**Exercise inputs**

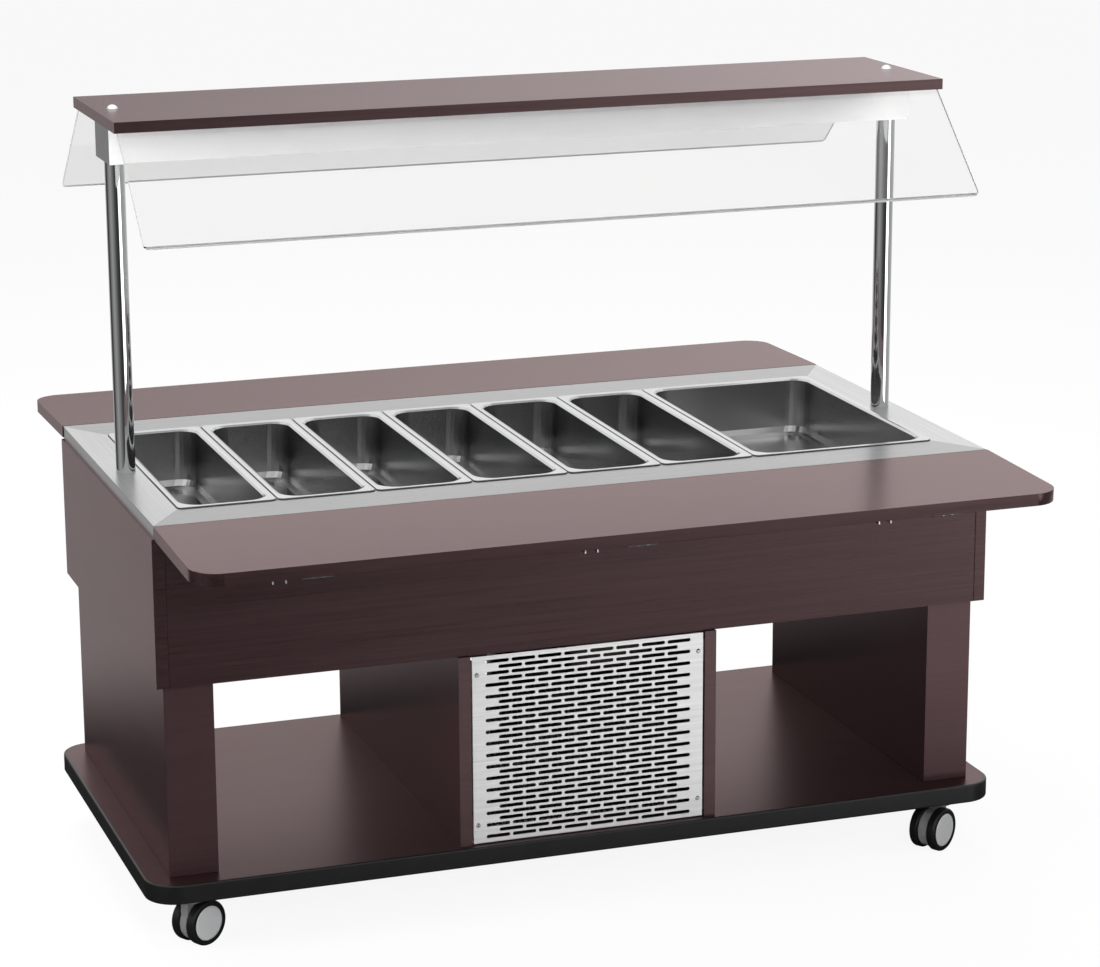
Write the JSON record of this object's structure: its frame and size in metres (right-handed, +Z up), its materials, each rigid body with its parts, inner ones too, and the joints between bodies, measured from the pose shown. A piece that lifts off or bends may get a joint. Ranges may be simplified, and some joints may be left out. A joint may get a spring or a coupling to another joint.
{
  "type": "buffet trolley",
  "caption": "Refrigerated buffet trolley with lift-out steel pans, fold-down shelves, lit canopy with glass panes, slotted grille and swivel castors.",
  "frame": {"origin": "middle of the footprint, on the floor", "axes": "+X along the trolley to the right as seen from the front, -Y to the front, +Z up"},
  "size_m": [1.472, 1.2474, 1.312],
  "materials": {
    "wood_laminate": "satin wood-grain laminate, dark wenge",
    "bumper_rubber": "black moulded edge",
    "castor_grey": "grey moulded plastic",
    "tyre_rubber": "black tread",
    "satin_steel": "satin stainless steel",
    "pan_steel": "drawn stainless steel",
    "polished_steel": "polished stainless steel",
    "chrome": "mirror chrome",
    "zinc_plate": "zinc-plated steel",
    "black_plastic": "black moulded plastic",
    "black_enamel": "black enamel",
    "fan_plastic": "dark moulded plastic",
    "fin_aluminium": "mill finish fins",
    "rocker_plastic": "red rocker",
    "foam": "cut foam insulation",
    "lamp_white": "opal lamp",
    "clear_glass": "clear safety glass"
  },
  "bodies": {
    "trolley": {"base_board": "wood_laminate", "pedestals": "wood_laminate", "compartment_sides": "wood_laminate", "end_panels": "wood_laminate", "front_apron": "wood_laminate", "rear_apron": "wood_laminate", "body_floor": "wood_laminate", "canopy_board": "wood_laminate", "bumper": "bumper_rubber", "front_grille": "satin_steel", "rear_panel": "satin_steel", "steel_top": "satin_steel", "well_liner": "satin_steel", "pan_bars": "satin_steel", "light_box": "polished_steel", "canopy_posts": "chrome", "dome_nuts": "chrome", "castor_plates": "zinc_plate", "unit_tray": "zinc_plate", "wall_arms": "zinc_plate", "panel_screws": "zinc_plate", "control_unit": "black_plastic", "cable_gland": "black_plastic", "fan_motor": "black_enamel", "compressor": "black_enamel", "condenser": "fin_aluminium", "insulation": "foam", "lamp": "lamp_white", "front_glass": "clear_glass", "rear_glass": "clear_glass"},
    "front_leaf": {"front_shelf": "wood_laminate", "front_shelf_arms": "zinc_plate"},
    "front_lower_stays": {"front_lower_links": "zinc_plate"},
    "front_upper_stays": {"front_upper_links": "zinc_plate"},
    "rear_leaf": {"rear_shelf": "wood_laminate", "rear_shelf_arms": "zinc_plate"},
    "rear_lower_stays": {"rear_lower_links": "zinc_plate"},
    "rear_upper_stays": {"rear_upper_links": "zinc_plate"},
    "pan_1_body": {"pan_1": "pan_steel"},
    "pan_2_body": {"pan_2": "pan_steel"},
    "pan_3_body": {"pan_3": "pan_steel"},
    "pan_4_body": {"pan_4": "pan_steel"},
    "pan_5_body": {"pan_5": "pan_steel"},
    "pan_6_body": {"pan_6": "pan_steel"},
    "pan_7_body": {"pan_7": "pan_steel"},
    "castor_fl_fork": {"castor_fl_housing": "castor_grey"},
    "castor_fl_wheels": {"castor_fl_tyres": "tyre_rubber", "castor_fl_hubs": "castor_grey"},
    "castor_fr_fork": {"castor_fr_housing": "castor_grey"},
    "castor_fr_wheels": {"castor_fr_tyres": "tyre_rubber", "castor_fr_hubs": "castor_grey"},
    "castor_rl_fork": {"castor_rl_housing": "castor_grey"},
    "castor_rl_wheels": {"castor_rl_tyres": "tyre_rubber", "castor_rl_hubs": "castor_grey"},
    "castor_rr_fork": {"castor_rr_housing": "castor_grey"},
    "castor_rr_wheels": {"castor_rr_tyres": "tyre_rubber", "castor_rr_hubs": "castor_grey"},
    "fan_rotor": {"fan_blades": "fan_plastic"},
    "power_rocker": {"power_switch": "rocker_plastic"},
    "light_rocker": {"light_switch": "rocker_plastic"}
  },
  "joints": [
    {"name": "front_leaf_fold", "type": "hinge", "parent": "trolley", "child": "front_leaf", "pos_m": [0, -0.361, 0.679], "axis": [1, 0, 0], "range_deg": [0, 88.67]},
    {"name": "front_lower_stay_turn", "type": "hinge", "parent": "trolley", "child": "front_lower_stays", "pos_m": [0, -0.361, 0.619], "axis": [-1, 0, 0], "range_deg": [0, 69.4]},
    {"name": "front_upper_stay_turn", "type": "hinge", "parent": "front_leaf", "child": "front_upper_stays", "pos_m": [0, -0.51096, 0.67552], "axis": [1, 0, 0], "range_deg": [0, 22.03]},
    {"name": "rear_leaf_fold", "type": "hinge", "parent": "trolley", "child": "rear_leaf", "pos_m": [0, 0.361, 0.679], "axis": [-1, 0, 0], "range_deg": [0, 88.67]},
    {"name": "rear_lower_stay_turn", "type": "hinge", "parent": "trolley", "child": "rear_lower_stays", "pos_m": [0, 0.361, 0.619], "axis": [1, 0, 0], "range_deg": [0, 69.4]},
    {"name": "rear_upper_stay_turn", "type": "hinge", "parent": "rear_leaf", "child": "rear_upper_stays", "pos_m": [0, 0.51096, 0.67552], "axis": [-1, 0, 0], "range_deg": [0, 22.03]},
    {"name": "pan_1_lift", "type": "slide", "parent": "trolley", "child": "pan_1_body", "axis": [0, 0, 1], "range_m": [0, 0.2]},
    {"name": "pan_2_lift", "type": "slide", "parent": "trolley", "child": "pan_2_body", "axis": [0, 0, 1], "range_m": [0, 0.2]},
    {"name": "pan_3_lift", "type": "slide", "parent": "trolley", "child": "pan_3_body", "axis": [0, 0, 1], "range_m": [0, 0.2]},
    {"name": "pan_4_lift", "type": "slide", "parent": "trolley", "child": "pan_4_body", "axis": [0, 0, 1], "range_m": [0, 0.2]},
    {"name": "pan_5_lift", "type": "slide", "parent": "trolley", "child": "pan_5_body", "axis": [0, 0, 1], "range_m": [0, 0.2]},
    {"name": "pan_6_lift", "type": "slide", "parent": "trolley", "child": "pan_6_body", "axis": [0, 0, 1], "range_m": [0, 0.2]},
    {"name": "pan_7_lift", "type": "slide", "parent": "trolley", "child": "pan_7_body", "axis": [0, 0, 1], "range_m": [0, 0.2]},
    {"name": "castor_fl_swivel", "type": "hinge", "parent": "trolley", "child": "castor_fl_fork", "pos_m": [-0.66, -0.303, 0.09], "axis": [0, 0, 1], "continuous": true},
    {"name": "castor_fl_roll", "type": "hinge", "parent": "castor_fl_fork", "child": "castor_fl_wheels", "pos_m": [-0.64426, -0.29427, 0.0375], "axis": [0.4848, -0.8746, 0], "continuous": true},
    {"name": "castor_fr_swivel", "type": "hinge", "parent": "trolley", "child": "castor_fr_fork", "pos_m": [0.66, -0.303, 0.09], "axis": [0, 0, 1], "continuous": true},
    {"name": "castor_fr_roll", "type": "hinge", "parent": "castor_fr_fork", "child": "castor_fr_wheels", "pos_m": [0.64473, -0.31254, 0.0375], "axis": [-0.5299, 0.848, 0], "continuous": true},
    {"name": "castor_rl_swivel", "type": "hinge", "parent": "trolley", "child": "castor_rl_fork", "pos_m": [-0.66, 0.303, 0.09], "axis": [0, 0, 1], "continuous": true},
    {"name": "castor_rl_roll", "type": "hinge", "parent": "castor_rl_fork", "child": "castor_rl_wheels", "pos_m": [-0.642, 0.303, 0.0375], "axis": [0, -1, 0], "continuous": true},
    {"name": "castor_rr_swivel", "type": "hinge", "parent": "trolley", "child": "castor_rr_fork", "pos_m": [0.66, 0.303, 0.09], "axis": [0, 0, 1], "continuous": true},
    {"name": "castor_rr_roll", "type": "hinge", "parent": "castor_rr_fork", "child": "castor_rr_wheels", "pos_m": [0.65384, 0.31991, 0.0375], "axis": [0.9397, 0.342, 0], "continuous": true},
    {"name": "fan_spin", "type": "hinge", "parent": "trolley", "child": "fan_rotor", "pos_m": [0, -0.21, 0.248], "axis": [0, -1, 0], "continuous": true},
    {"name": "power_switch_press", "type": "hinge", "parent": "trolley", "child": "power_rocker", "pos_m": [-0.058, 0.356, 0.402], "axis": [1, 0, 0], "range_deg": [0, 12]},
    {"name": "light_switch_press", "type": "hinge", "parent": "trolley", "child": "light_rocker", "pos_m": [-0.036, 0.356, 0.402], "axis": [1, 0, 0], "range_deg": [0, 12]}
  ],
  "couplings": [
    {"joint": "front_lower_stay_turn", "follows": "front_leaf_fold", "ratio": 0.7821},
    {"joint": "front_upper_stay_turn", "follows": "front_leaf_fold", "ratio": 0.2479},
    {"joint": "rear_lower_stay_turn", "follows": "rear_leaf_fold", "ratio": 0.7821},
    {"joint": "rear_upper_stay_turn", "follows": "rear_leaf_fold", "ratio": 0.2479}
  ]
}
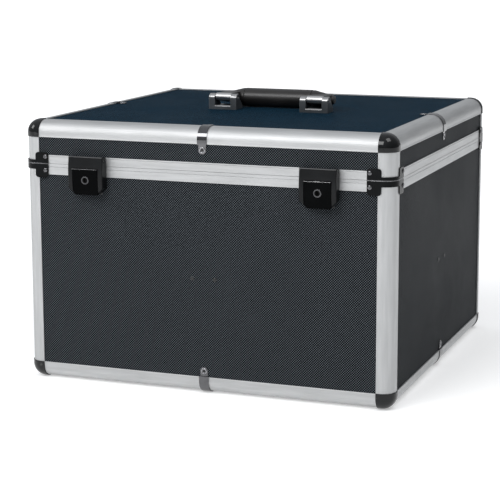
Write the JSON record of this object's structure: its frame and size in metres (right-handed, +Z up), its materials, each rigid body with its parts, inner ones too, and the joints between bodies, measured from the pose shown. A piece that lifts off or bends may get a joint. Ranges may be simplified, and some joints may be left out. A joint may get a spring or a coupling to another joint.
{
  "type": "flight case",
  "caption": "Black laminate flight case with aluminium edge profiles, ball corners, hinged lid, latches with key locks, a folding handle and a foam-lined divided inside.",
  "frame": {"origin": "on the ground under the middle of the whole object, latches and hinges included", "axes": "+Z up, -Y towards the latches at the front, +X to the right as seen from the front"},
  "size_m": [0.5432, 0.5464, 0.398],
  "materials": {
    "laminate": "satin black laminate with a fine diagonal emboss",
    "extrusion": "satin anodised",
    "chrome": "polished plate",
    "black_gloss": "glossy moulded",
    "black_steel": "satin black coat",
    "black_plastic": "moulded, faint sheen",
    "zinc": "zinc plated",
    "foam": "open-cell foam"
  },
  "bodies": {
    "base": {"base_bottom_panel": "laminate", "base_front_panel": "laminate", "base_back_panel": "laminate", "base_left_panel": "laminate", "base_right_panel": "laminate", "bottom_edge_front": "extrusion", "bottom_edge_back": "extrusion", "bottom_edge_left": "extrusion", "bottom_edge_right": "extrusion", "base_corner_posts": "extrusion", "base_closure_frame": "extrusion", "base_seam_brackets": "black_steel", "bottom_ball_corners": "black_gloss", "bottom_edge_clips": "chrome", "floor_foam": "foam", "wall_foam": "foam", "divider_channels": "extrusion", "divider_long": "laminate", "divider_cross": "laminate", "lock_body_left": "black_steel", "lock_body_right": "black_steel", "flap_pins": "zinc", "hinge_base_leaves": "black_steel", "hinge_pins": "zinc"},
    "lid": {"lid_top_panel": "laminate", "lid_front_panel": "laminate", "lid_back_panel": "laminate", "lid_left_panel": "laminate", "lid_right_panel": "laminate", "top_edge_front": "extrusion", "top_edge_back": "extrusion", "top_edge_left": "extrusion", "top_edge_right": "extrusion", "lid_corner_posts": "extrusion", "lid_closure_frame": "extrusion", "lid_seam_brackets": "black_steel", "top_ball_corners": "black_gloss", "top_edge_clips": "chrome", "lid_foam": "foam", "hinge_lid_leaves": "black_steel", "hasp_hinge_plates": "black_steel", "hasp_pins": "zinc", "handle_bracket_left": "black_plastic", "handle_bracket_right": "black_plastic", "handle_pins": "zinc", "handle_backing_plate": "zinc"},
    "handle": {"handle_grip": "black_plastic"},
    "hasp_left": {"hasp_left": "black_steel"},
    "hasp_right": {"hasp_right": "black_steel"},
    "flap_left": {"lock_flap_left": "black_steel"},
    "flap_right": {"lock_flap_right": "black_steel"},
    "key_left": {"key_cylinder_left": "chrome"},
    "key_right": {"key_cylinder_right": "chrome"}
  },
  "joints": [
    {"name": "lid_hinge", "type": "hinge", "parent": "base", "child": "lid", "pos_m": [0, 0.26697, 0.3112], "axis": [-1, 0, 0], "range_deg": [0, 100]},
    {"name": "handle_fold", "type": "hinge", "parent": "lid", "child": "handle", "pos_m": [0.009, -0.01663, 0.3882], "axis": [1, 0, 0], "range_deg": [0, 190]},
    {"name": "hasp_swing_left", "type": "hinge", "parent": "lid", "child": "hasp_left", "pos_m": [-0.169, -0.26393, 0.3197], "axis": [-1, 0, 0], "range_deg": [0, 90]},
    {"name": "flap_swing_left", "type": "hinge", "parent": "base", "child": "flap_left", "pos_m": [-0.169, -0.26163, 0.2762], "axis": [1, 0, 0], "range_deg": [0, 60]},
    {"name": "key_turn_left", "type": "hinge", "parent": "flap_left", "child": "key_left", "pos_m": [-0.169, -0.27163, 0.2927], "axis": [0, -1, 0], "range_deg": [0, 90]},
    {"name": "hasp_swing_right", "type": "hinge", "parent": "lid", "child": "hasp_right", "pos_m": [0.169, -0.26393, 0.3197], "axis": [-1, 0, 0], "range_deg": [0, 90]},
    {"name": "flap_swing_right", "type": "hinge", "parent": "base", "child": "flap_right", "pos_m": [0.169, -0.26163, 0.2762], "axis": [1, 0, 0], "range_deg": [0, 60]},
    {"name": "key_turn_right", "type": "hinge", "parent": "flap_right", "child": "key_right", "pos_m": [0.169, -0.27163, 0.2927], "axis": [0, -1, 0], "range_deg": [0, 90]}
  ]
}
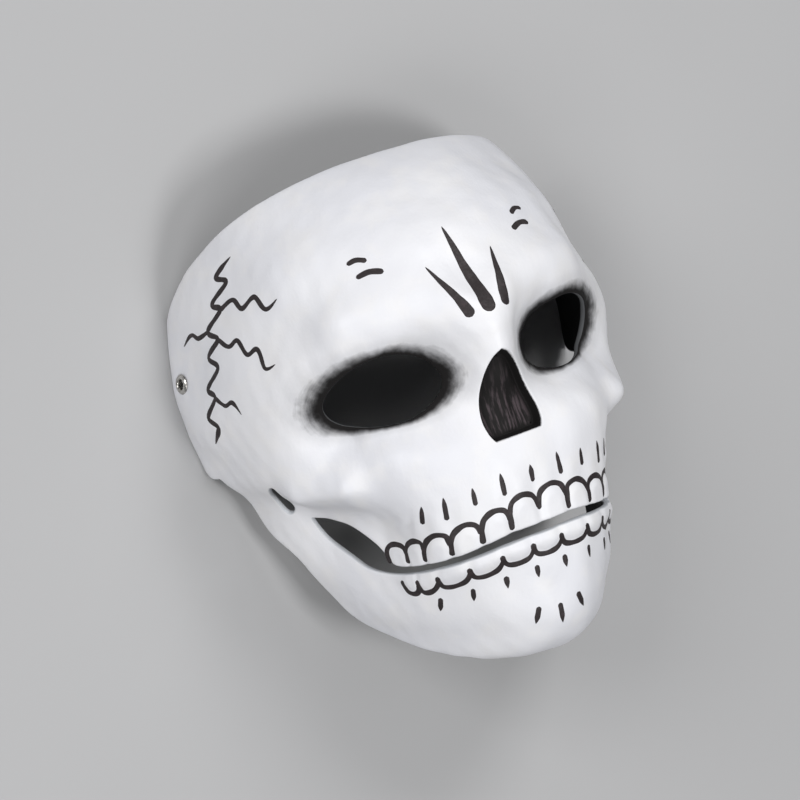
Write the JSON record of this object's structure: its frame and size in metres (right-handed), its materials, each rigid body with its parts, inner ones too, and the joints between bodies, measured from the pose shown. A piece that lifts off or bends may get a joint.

**Exercise details**
Where a line in the entries holds "with", copy that line.

**Task result**
Write the JSON record of this object's structure: its frame and size in metres (right-handed, +Z up), its materials, each rigid body with its parts, inner ones too, and the joints between bodies, measured from the pose shown. A piece that lifts off or bends may get a joint. Ranges may be simplified, and some joints may be left out. A joint may get a spring or a coupling to another joint.
  "caption": "Refrigerated buffet trolley with lift-out steel pans, fold-down shelves, lit canopy with glass panes, slotted grille and swivel castors.",
Write the JSON record of this object's structure: its frame and size in metres (right-handed, +Z up), its materials, each rigid body with its parts, inner ones too, and the joints between bodies, measured from the pose shown. A piece that lifts off or bends may get a joint. Ranges may be simplified, and some joints may be left out. A joint may get a spring or a coupling to another joint.
  "caption": "Black laminate flight case with aluminium edge profiles, ball corners, hinged lid, latches with key locks, a folding handle and a foam-lined divided inside.",
    "laminate": "satin black laminate with a fine diagonal emboss",
Write the JSON record of this object's structure: its frame and size in metres (right-handed), its materials, each rigid body with its parts, inner ones too, and the joints between bodies, measured from the pose shown. A piece that lifts off or bends may get a joint.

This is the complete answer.